Quote only the lines from the top of the listing below down to and including the line with "# Grains of".
^^^^
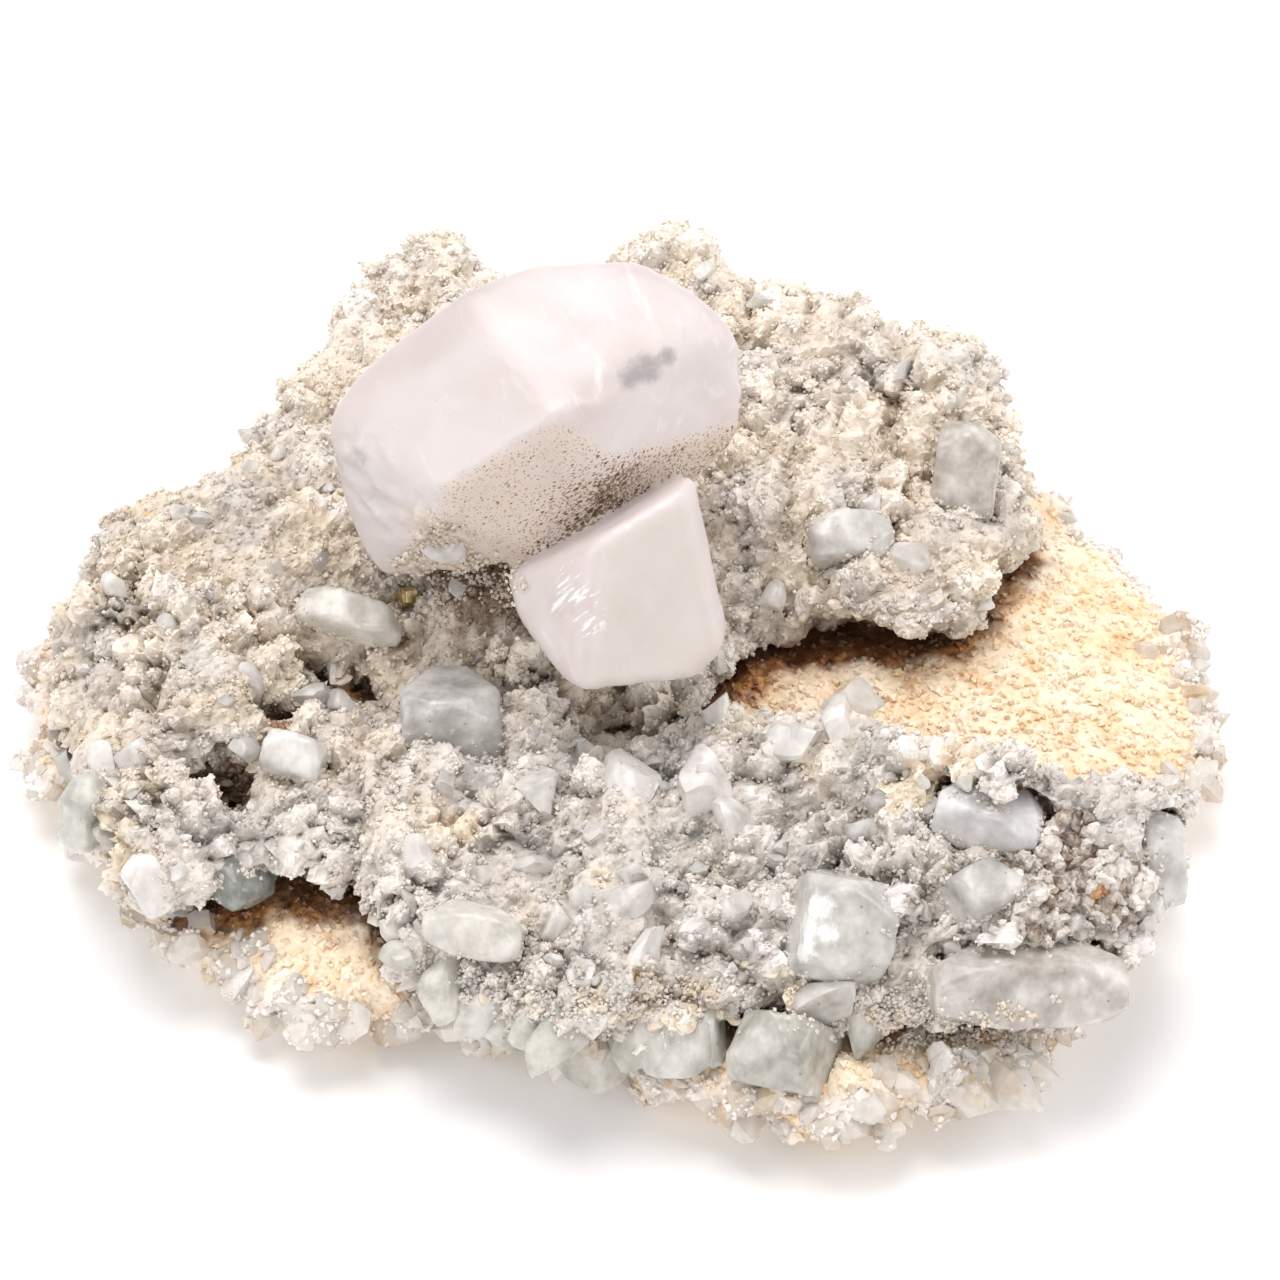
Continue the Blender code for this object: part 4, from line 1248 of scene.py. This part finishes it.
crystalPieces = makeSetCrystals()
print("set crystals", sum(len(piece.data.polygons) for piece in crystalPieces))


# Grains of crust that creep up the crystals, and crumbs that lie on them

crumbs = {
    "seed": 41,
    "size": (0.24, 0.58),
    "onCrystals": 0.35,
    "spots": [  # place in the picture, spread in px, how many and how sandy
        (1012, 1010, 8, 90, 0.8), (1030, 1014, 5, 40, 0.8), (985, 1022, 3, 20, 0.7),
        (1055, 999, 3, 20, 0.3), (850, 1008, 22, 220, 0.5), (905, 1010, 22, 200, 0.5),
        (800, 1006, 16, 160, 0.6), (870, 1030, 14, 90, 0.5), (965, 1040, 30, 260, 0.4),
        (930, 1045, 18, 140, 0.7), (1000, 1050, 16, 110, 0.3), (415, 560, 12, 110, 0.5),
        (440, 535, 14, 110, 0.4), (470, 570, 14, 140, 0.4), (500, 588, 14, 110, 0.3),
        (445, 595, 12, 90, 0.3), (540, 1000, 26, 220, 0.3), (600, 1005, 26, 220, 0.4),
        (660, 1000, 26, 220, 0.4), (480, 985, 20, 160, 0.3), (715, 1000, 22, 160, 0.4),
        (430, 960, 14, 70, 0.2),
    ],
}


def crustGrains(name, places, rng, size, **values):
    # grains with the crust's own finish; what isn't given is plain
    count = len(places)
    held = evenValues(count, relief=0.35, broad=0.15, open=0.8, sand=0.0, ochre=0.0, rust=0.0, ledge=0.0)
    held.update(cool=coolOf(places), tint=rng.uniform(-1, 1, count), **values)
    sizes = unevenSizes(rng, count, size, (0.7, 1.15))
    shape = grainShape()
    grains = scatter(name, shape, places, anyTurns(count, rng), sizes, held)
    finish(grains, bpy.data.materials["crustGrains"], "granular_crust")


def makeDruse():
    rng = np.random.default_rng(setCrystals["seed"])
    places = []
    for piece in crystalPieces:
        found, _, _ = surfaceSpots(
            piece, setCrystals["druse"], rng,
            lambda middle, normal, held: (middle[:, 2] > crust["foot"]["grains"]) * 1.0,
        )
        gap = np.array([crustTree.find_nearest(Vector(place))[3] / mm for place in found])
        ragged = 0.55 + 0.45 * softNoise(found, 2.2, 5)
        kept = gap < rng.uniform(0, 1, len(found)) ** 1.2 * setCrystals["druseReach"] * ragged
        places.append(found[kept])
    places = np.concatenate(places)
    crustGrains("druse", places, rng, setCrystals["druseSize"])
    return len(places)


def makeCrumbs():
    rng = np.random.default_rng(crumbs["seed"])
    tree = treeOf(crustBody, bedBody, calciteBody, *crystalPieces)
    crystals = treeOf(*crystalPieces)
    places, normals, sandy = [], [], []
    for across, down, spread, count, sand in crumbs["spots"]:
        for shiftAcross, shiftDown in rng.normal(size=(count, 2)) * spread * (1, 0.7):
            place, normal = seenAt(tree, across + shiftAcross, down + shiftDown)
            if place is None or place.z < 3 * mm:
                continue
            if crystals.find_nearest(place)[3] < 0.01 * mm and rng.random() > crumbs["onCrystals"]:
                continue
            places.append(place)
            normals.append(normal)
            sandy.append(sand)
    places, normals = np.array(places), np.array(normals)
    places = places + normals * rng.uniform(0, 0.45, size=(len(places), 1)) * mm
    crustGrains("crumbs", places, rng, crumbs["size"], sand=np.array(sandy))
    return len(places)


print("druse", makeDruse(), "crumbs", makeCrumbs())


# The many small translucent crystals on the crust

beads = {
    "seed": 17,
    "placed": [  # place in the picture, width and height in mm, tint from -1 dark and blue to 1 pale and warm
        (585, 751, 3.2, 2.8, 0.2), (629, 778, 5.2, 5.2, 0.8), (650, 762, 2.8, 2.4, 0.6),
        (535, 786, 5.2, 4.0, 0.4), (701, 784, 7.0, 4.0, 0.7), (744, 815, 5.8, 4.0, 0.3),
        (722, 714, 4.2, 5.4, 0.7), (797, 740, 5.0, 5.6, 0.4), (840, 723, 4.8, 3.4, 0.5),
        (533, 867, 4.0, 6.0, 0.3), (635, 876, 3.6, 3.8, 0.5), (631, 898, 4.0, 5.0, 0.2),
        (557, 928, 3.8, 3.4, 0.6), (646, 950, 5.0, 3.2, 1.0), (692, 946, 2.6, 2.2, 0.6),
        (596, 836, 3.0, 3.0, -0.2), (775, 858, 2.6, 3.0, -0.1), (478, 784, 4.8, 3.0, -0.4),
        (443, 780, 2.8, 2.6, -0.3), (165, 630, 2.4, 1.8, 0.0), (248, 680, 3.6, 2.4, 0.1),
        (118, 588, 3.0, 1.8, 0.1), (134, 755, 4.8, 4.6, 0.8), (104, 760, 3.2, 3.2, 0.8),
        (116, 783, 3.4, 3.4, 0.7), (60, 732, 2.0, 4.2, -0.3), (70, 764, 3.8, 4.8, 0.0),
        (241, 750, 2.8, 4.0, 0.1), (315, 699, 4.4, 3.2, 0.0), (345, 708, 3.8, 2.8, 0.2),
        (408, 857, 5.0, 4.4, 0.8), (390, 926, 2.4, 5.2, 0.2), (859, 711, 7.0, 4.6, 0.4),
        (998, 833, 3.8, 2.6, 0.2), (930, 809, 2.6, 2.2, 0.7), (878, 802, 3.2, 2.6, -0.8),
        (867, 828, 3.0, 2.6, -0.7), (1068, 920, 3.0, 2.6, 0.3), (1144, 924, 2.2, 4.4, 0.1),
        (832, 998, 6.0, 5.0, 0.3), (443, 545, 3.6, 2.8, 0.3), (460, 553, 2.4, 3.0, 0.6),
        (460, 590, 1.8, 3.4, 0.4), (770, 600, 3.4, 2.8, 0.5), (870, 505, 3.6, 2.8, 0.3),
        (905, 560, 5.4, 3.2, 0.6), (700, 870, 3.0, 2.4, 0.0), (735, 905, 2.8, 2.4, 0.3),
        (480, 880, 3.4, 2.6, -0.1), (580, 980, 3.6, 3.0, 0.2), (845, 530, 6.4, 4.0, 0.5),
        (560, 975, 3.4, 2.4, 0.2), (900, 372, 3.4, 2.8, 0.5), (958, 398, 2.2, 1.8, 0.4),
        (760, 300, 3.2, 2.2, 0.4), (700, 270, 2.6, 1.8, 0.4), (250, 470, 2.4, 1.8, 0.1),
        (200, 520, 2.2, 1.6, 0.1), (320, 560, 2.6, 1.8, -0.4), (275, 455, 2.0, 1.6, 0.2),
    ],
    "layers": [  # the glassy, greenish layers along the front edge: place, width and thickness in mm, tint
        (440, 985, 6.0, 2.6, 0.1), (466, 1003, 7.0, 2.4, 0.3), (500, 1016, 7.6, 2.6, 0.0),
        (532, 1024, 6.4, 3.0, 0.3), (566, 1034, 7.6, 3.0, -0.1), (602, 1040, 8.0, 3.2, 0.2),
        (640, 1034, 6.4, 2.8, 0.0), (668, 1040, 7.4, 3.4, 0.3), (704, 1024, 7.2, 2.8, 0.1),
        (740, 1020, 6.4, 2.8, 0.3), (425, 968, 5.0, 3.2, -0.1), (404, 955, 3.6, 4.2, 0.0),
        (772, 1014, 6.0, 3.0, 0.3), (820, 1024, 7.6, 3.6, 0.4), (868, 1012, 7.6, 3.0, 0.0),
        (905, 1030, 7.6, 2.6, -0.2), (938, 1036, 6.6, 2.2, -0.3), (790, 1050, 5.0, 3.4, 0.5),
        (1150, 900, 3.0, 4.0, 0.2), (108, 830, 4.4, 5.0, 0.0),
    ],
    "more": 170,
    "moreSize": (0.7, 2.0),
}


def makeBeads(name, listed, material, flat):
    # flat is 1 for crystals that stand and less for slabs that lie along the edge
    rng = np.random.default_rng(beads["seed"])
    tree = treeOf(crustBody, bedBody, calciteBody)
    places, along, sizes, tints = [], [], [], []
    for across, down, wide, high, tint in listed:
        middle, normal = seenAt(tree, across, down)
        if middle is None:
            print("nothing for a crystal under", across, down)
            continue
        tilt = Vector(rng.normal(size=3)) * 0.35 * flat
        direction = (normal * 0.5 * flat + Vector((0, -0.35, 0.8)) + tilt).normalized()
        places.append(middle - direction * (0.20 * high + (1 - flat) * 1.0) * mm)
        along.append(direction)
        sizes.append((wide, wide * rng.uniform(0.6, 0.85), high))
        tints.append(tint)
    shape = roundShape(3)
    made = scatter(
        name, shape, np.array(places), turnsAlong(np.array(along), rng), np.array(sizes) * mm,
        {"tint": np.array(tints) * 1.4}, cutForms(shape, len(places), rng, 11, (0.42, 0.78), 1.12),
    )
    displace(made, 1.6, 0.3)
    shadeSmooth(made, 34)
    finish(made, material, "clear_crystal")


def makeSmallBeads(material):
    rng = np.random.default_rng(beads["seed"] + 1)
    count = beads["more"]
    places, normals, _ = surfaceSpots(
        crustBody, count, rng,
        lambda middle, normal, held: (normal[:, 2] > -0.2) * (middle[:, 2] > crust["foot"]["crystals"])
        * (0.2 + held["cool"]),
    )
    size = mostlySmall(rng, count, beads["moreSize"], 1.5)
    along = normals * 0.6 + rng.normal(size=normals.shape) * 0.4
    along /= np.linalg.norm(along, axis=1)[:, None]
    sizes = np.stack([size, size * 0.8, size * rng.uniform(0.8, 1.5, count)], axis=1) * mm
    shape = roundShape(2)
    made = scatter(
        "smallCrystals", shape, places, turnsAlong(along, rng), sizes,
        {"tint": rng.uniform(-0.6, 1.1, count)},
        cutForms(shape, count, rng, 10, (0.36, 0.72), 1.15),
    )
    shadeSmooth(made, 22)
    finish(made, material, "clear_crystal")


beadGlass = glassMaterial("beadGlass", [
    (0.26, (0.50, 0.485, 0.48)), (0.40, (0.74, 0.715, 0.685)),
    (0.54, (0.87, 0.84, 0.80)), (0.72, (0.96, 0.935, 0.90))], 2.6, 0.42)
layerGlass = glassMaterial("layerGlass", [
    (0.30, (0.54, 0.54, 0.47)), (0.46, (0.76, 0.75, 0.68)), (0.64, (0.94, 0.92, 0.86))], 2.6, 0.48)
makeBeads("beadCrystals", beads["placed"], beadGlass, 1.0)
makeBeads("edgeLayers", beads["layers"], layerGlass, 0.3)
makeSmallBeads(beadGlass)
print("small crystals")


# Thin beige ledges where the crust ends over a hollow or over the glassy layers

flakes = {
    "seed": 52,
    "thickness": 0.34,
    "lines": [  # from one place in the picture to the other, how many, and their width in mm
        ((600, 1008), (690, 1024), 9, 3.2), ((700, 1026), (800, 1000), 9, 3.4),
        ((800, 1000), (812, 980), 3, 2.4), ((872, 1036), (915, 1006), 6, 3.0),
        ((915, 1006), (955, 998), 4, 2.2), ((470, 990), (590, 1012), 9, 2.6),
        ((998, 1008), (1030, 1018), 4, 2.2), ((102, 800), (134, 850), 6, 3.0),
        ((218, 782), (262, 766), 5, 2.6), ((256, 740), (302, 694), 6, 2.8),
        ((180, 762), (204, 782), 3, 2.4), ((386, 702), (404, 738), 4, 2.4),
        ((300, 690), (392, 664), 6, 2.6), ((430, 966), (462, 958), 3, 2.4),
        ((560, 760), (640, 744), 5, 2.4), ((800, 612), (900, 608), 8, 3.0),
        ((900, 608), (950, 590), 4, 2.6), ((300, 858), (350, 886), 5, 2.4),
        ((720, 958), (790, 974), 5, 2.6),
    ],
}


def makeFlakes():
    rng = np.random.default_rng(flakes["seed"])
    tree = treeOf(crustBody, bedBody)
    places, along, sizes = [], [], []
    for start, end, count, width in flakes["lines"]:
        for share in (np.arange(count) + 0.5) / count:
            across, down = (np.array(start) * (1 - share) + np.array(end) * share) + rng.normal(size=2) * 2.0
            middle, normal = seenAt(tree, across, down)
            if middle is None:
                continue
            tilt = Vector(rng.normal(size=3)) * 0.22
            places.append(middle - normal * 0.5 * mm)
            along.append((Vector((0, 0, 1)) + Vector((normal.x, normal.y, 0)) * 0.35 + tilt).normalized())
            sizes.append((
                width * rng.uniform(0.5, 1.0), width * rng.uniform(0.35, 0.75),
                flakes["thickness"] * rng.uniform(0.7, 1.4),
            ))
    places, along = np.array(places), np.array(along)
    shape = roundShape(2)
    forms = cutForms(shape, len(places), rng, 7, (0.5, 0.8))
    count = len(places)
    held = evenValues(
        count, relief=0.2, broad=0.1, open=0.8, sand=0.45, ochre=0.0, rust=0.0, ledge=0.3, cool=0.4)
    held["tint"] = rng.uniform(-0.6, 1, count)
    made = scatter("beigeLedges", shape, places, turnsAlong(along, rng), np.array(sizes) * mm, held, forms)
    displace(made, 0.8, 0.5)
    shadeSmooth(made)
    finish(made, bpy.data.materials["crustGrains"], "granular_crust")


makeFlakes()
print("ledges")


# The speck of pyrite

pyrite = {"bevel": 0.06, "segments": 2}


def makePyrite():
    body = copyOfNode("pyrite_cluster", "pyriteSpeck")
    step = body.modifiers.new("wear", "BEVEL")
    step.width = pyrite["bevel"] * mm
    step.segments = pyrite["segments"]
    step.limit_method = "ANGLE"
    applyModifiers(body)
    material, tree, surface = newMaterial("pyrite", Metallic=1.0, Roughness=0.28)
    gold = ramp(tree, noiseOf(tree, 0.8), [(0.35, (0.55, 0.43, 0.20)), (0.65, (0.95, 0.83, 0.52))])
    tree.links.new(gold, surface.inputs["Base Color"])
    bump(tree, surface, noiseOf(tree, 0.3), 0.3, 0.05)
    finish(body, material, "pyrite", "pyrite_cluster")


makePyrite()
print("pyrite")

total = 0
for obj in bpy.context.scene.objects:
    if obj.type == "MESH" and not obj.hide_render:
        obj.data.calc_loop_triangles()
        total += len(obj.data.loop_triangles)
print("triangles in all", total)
^^^^
Task response:
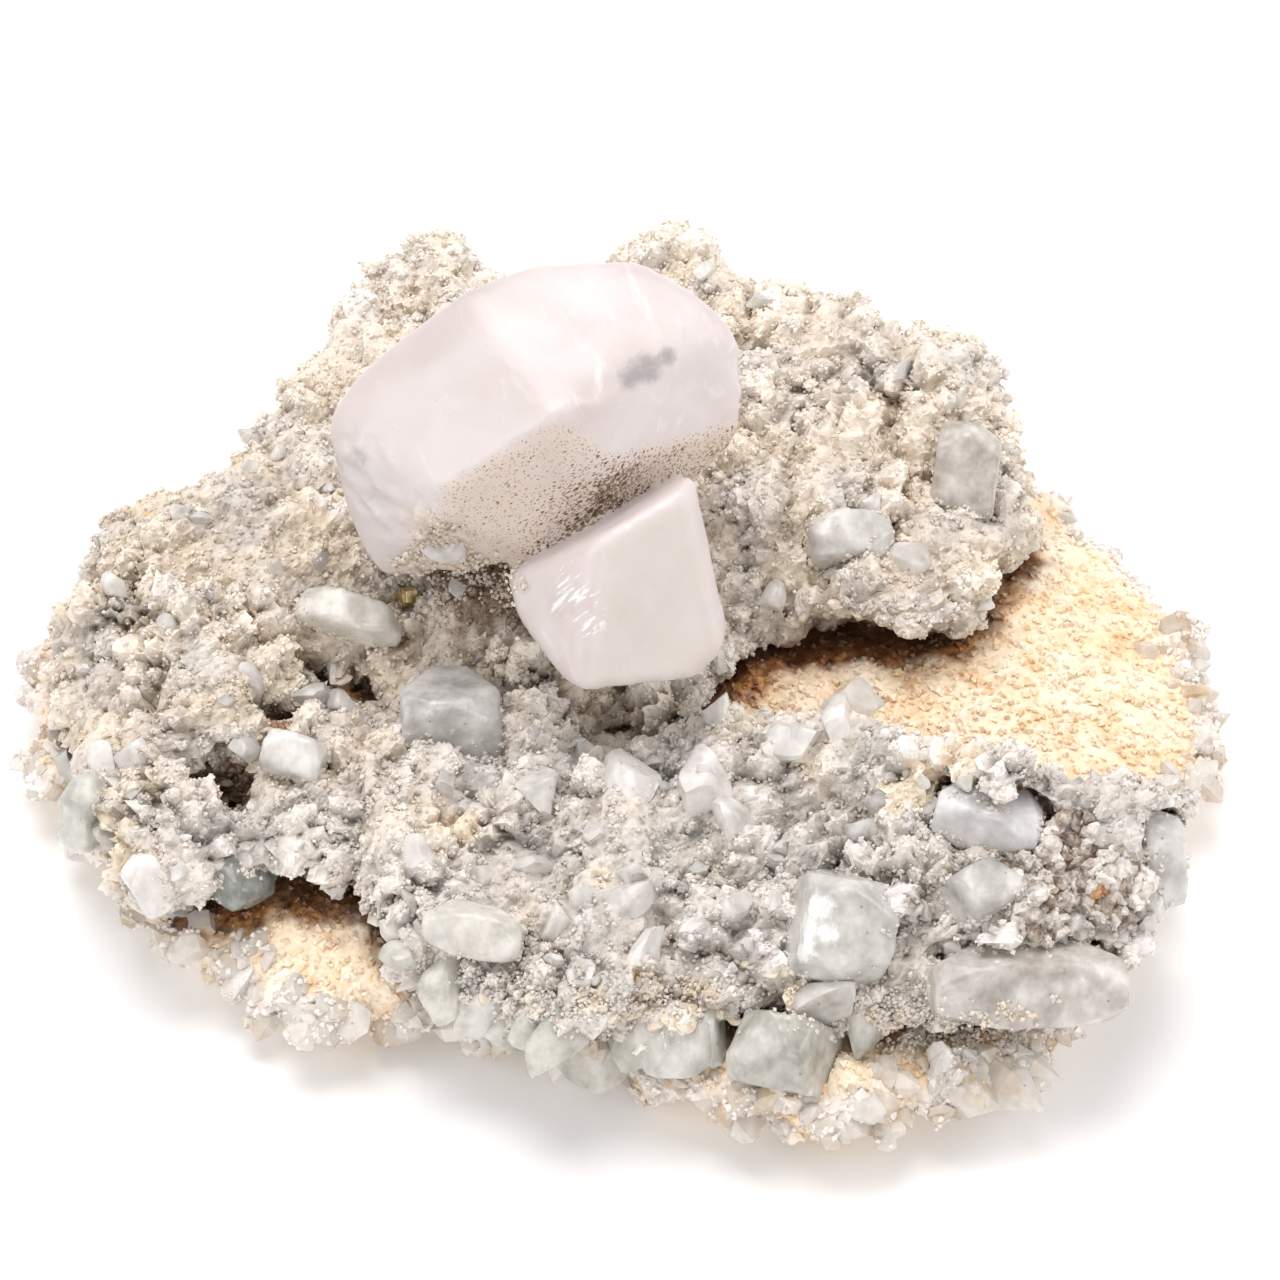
Continue the Blender code for this object: part 4, from line 1248 of scene.py. This part finishes it.
crystalPieces = makeSetCrystals()
print("set crystals", sum(len(piece.data.polygons) for piece in crystalPieces))


# Grains of crust that creep up the crystals, and crumbs that lie on them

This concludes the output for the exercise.